Apparently, altitudes and changes in air pressure can temporarily cause psychological changes in a person. If the passenger is drinking alcohol, the effects can be enhanced for the same reason. As a result, there have been other terrible and embarrassing air rage cases like:
- passengers defecating on food carts,
- beating up the crew (pinching, slapping, burning with cigarettes, attacking with broken wine bottle glasses), and
- trying to sexually assault their seat-neighbor.
A recent study by the Civil Aviation Authority and the Department for Transport (UK) was published in the Daily Mail, and says that cases of air rage have increased four-fold over the past four years. Some startling facts from the report:
- From 2007-2008, there were 2,702 cases of air rage.
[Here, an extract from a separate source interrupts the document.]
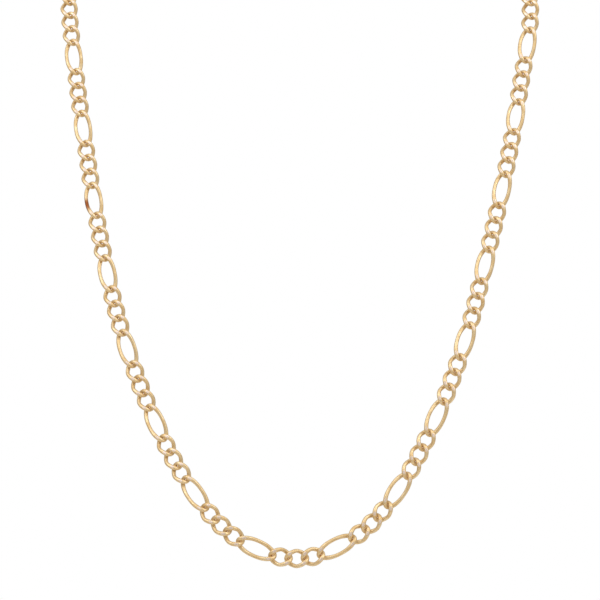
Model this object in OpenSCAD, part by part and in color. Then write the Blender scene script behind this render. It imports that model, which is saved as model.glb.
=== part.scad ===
// Figaro chain necklace: three short curb links and one long link, over and over, closed by a clasp.
// Millimetres, +Z up. The chain keeps the form in which it hangs round a neck, with the front drop
// towards -Y and the origin at the nape, in the middle of the clasp.

/* [Chain] */
// Length of the whole closed loop, clasp included
necklace_len = 457; // [400:1:610]
// Number of short links between two long ones
short_run = 3; // [1:1:5]
// Width of the flattened wire along a link's sides, seen from its face
side_wide = 0.8; // [0.72:0.01:0.92]
// Thickness of the wire along a link's sides
side_thick = 0.7; // [0.55:0.01:0.76]
// Width of the wire where it humps over the next link
hump_wide = 0.9; // [0.7:0.01:0.94]
// Thickness of the wire where it humps over the next link
hump_thick = 0.52; // [0.45:0.01:0.56]
// Width of the wire at a link's ends
end_wide = 0.74; // [0.62:0.01:0.77]
// Thickness of the wire at a link's ends
end_thick = 0.5; // [0.42:0.01:0.56]
// Slack left between the ends of two links
link_gap = 0.18; // [0.16:0.01:0.34]
// Roundness of the links' ends: 2 is an ellipse, more makes them blunter
end_round = 2.3; // [2.1:0.05:2.6]

/* [Short link] */
// Overall length of a short link
short_len = 5.09; // [4.9:0.01:5.6]
// Overall width of a short link
short_w = 3.98; // [3.86:0.01:4.4]
// Half twist of a short link from its middle to its end, in degrees
short_twist = 42; // [40:1:48]
// Roundness of a short link's sides: 2 is an ellipse, less draws them out to a point
short_round = 1.55; // [1.5:0.05:2]

/* [Long link] */
// Overall length of a long link
long_len = 9.04; // [7.6:0.01:10]
// Overall width of a long link
long_w = 4.02; // [3.9:0.01:4.4]
// Half twist of a long link from its middle to its end, in degrees
long_twist = 42; // [40:1:50]
// Roundness of a long link's sides: 2 is an ellipse, more makes them straighter
long_round = 2.1; // [2:0.05:2.6]

/* [Clasp] */
// Overall length of the clasp
clasp_len = 12.5; // [11:0.1:16]
// Overall width of the clasp's claw
claw_w = 5.4; // [5:0.1:7]
// Thickness of the clasp's wire at the claw's tip and round its eye
clasp_wire = 0.9; // [0.8:0.05:1]
// Thickness of the claw's body, next to the eye
body_wire = 1.7; // [1.5:0.05:2]
// Outer diameter of the clasp's eye
eye_d = 3.8; // [3.6:0.1:4.4]
// Outer diameter of a jump ring
ring_d = 4.2; // [4:0.1:5]
// Thickness of a jump ring's wire
ring_wire = 0.7; // [0.6:0.05:0.8]
// Slack between a jump ring and what it joins
ring_gap = 0.26; // [0.24:0.01:0.35]

/* [Hidden] */
gold = "#D9B57A";

// Points that the chain's middle line passes through, from the nape down the left strand, through
// the front drop and up the right strand to the nape again. Each row is x, y and z in millimetres,
// then the way the links face: degrees turned from straight ahead, and degrees raised.
route = [
    [0, 0, 0, 0, 125],
    [-18, -3, -1, -20, 108],
    [-36, -11, -6, -16, 78],
    [-49, -20, -14, -14, 42],
    [-55.5, -28, -28, -8, 15],
    [-55.5, -33, -37.5, 5, -3],
    [-53.5, -38, -53, 7, -7],
    [-50, -44, -74, 7, -5],
    [-46, -51, -94, 7, -2],
    [-41, -57, -113, 6, 1],
    [-34, -62, -131, 5, 4],
    [-26, -67, -145.5, 4, 6],
    [-19, -70, -154, 3, 8],
    [-12, -71, -159, 2, 9],
    [0, -71, -161, 0, 9],
    [5.5, -71, -159, -1, 9],
    [13, -70, -154, -3, 8],
    [18, -69, -148, -4, 6],
    [26, -66, -134, -5, 4],
    [33, -62, -117, -6, 1],
    [38, -57, -100, -6, -1],
    [43, -52, -80, -7, -4],
    [47, -46, -61, -7, -7],
    [50, -38, -36, -6, -4],
    [47, -32, -27, 9, 17],
    [40, -22, -16, 12, 42],
    [29, -12, -8, 22, 72],
    [15.5, -3.5, -2, 22, 114],
    [0, 0, 0, 0, 125]
];
// Steps of the curve between two rows of the route
route_steps = 16;
// Sides of the rings and of their wire
short_sides = 12;
long_sides = 16;
claw_sides = 16;
wire_sides = 6;
clasp_wire_sides = 8;
// How much wider the claw is towards its tip than in its middle, as a share of its width
claw_swell = 0.12;
// How late the twist comes along each kind of link: 1 is even, more keeps it for the ends
short_late = 1;
long_late = 1.5;

// Distance from one junction to the next along each kind of link
short_span = short_len - 2 * end_wide - link_gap;
long_span = long_len - 2 * end_wide - link_gap;
repeat = short_run + 1;
// How far the middle of a link's end wire lies past its junction
end_reach = (end_wide + link_gap) / 2;
// How far the middles of a jump ring and of the clasp's end lie past the last junction
ring_r = (ring_d - ring_wire) / 2;
ring_reach = end_reach - hooked(end_wide, ring_wire) + ring_r;
clasp_reach = ring_reach + ring_r - hooked(ring_wire, clasp_wire);
closing_len = 2 * clasp_reach + clasp_len - clasp_wire;
repeats = round((necklace_len - closing_len) / (short_run * short_span + long_span));
links = repeats * repeat;
// The link in the middle of the front drop
front_link = floor(links / 2);
// Distance along the loop of each junction, the first one next to the clasp
junctions = [for (i = 0, s = closing_len / 2; i <= links; s = s + span(i), i = i + 1) s];
loop_len = junctions[links] + closing_len / 2;

function hooked(a, b) = (a + b) / 2 + ring_gap;
function is_long(i) = (i - front_link + links * repeat) % repeat == floor(repeat / 2);
function span(i) = is_long(i) ? long_span : short_span;
function unit(v) = v / norm(v);
function place(row) = [row.x, row.y, row.z];

// Row of the route by number, carried on past the nape at both ends
function row(i) =
    i < 0 ? route[len(route) - 2] :
    i >= len(route) ? route[1] : route[i];
function gap_after(i) = norm(place(row(i + 1)) - place(row(i)));
// Slope of the curve at a row, from the rows on both sides, each weighed by the other's distance
function slope(i) =
    let (a = gap_after(i - 1), b = gap_after(i))
    ((row(i) - row(i - 1)) * b / a + (row(i + 1) - row(i)) * a / b) / (a + b);
// Cubic curve from one row to the next that keeps both slopes
function curve(i, u) =
    (2 * pow(u, 3) - 3 * pow(u, 2) + 1) * row(i)
    + (pow(u, 3) - 2 * pow(u, 2) + u) * gap_after(i) * slope(i)
    + (3 * pow(u, 2) - 2 * pow(u, 3)) * row(i + 1)
    + (pow(u, 3) - pow(u, 2)) * gap_after(i) * slope(i + 1);
traced = [
    for (i = [0:len(route) - 2]) for (j = [0:route_steps - 1]) curve(i, j / route_steps),
    row(len(route) - 1)
];
traced_s = [
    for (i = 0, s = 0; i < len(traced);
        s = s + (i + 1 < len(traced) ? norm(place(traced[i + 1]) - place(traced[i])) : 0), i = i + 1) s
];
// The route is drawn to the size at which the links close it
route_scale = loop_len / traced_s[len(traced) - 1];
tables = [for (k = [0:4]) [for (i = [0:len(traced) - 1]) [traced_s[i], traced[i][k]]]];
function at(s) =
    let (r = [for (k = [0:4]) lookup(s / route_scale, tables[k])])
    [r[0] * route_scale, r[1] * route_scale, r[2] * route_scale, r[3], r[4]];

// Frame of a piece that lies from row a to row b: middle, along, across (to the inside of the
// drop) and out of the face, and the straight length between its ends
function frame(a, b) =
    let (
        x = unit(place(b) - place(a)),
        turn = (a[3] + b[3]) / 2,
        rise = (a[4] + b[4]) / 2,
        face = [sin(turn) * cos(rise), -cos(turn) * cos(rise), sin(rise)],
        z = unit(face - (face * x) * x)
    )
    [(place(a) + place(b)) / 2, x, cross(z, x), z, norm(place(b) - place(a))];
function placed(f, p) = f[0] + p.x * f[1] + p.y * f[2] + p.z * f[3];
frames = [for (i = [0:links - 1]) frame(at(junctions[i]), at(junctions[i + 1]))];
clasp_frame = frame(at(junctions[links]), at(junctions[0]));

// A cosine or sine raised to a power, so that a ring made of them is rounder or more pointed
function shaped(v, round) = sign(v) * pow(abs(v), 2 / round);
// Middle line of a link: an oval ring turned about its length, most at its ends
function link_line(t, a, b, round, twist, late) =
    let (
        x = shaped(cos(t), round),
        y = b * shaped(sin(t), end_round),
        w = twist * sign(x) * pow(abs(x), late)
    )
    [a * x, y * cos(w), -y * sin(w)];
// Size of a link's wire at angle t, from its sizes at the ends, the humps and the sides
function blended(t, at_end, at_hump, at_side) =
    at_end + (at_side - at_end) * pow(sin(t), 2)
    + (at_hump - (at_end + at_side) / 2) * pow(sin(2 * t), 2);
// Half width and half thickness of a link's wire
function link_wire(t) =
    [blended(t, end_wide, hump_wide, side_wide) / 2, blended(t, end_thick, hump_thick, side_thick) / 2];
// Middle line and wire of the clasp's claw: an egg that is widest towards its tip and thickest
// next to the eye
function claw_line(t, a, b) = [a * cos(t), b * sin(t) * (1 + claw_swell * cos(t)), 0];
function claw_wire(t) = [1, 1] * (clasp_wire + (body_wire - clasp_wire) * (1 - cos(t)) / 2) / 2;

// Points of one section of wire, square to its middle line. Half its width lies along the ring's
// face and half its thickness out of it.
function wire_points(p, before, after, half, sides) =
    let (
        d = unit(after - before),
        n = unit(cross(d, [0, 0, 1])),
        m = cross(d, n)
    )
    [
        for (j = [0:sides - 1])
            p + half[0] * cos(360 * j / sides) * n + half[1] * sin(360 * j / sides) * m
    ];
function link_points(f, long) =
    let (
        sides = long ? long_sides : short_sides,
        a = f[4] / 2 + end_reach,
        b = ((long ? long_w : short_w) - side_wide) / 2,
        shape = long ? long_round : short_round,
        w = long ? long_twist : short_twist,
        late = long ? long_late : short_late
    )
    [
        for (i = [0:sides - 1])
            let (t = 360 * i / sides)
            for (p = wire_points(link_line(t, a, b, shape, w, late), link_line(t - 1, a, b, shape, w, late),
                    link_line(t + 1, a, b, shape, w, late), link_wire(t), wire_sides))
                placed(f, p)
    ];
// Triangles of a closed tube whose points start at number base
function tube_faces(base, sides, wires) = [
    for (i = [0:sides - 1]) for (j = [0:wires - 1])
        let (
            a = base + i * wires,
            b = base + ((i + 1) % sides) * wires,
            k = (j + 1) % wires
        )
        each [[a + j, b + j, b + k], [a + j, b + k, a + k]]
];

// A run of links, each one a closed ring that passes through the next
module chain(first, last) {
    counts = [for (i = [first:last]) (is_long(i) ? long_sides : short_sides)];
    bases = [for (i = 0, s = 0; i < len(counts); s = s + counts[i] * wire_sides, i = i + 1) s];
    polyhedron(
        points = [for (i = [first:last]) each link_points(frames[i], is_long(i))],
        faces = [for (i = [0:len(counts) - 1]) each tube_faces(bases[i], counts[i], wire_sides)],
        convexity = 8
    );
}

// A round ring of wire about the Z axis
module torus(r, wire) {
    rotate_extrude($fn = 48)
        translate([r, 0])
            circle(d = wire, $fn = 24);
}

// Puts its children in the frame of a piece
module in_frame(f) {
    multmatrix([
        [f[1].x, f[2].x, f[3].x, f[0].x],
        [f[1].y, f[2].y, f[3].y, f[0].y],
        [f[1].z, f[2].z, f[3].z, f[0].z]
    ]) children();
}

// A jump ring half way between a link's end and the clasp's end. It leans half as much as the
// link's end is twisted.
module jump_ring(link_f, side, lean) {
    link_end = placed(link_f, [-side * (link_f[4] / 2 + end_reach), 0, 0]);
    clasp_end = placed(clasp_frame, [side * (clasp_len - clasp_wire) / 2, 0, 0]);
    middle = (link_end + clasp_end) / 2;
    in_frame([middle, clasp_frame[1], clasp_frame[2], clasp_frame[3]])
        rotate([90 + side * lean, 0, 0])
            torus(ring_r, ring_wire);
}

module chain_left() {
    color(gold) chain(0, front_link - 1);
}

module chain_right() {
    color(gold) chain(front_link, links - 1);
}

module clasp() {
    eye_r = (eye_d - clasp_wire) / 2;
    tip = (clasp_len - clasp_wire) / 2;
    eye_x = eye_r - tip;
    // The claw's body reaches half of the eye's wire past the eye's inner side
    claw_back = eye_x + eye_r + body_wire / 4;
    a = (tip - claw_back) / 2;
    b = (claw_w - (clasp_wire + body_wire) / 2) / 2;
    color(gold) in_frame(clasp_frame) {
        translate([eye_x, 0, 0]) torus(eye_r, clasp_wire);
        translate([(tip + claw_back) / 2, 0, 0])
            polyhedron(
                points = [
                    for (i = [0:claw_sides - 1])
                        let (t = 360 * i / claw_sides)
                        each wire_points(claw_line(t, a, b), claw_line(t - 1, a, b), claw_line(t + 1, a, b),
                            claw_wire(t), clasp_wire_sides)
                ],
                faces = tube_faces(0, claw_sides, clasp_wire_sides),
                convexity = 4
            );
    }
}

module ring_left() {
    color(gold) jump_ring(frames[0], 1, (is_long(0) ? long_twist : short_twist) / 2);
}

module ring_right() {
    color(gold) jump_ring(frames[links - 1], -1, (is_long(links - 1) ? long_twist : short_twist) / 2);
}

chain_left();
chain_right();
clasp();
ring_left();
ring_right();
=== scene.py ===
"""A figaro chain necklace in yellow gold, in the form in which it hangs when worn.

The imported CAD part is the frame. Every link, the two jump rings and the clasp are made again here
from the same rule and the same sizes as the solids, with a finer mesh and with the flats that the
cutter leaves on the links' humps. Lengths inside the classes are millimetres, and one factor turns
them to metres where Blender is given them.
"""

import logging
import math
from dataclasses import dataclass, field
from enum import Enum
from typing import Any

import bpy
import numpy as np
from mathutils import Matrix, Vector

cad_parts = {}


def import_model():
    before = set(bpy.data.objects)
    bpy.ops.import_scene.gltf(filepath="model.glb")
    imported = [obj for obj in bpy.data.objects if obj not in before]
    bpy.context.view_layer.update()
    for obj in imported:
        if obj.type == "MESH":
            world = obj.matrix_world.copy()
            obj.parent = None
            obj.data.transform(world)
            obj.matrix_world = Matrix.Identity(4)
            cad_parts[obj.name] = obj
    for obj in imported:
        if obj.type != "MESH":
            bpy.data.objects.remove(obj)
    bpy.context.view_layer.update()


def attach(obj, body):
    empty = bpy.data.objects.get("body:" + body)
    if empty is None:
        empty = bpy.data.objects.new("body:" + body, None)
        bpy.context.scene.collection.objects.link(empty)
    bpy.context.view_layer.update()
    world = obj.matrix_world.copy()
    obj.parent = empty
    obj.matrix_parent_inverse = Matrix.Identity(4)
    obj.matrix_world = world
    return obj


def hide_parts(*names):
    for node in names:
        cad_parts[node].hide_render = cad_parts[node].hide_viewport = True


LOG = logging.getLogger("necklace")
METRES = 0.001
BODY = "root"
# Turn each way round a ring, in radians, between the points that give its line's direction
TURN_STEP = math.radians(1.0)
# Length of one band of Blender's wave texture at a scale of 1
WAVE_PERIOD = math.pi / 10

Array = np.ndarray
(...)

- 63% of incidents were caused by drunk passengers smoking.
- 78% of the cases involved male passengers.
- Incidents have increased by 20% in the past 12 months.
- The number of reported incidents of violence towards cabin crew nearly doubled from 2006/07 to 2007/08.
Any sort of aggression and violence on air crafts is unacceptable, but how can they be controlled? Limit the service of alcohol? Re-introduce a smoker area on board? Hand out nicotine patches to smokers?
Luckily, other than the odd grumpy complaining passenger, I have never experienced a case of air rage. Have you? What happened? How was it handled? Tell us in the comments section!
















Reader Comments (Page 1 of 1)
Bert Dec 7th 2008 9:02PM
If booze-on-board is to be banned, then you have to ban air-side bars. Potentially you have to train security to identify and bar (pardon the pun) pre-drunk passegers.
As for the statistics... (damned lies?) the "78% of the cases involved male passengers"... what is the male-to-female ratio for all passengers?
I have never seen air-rage, though I have seen a few over-anxious people onboard.
Charlee Dec 9th 2008 8:05AM
Air rage is just another excuse for bad manners. Everytime we name something like this as a syndrome or condition, we make it more acceptable to engage in the behaviour. It's not MY fault, I'm suffering from air rage. Oh please!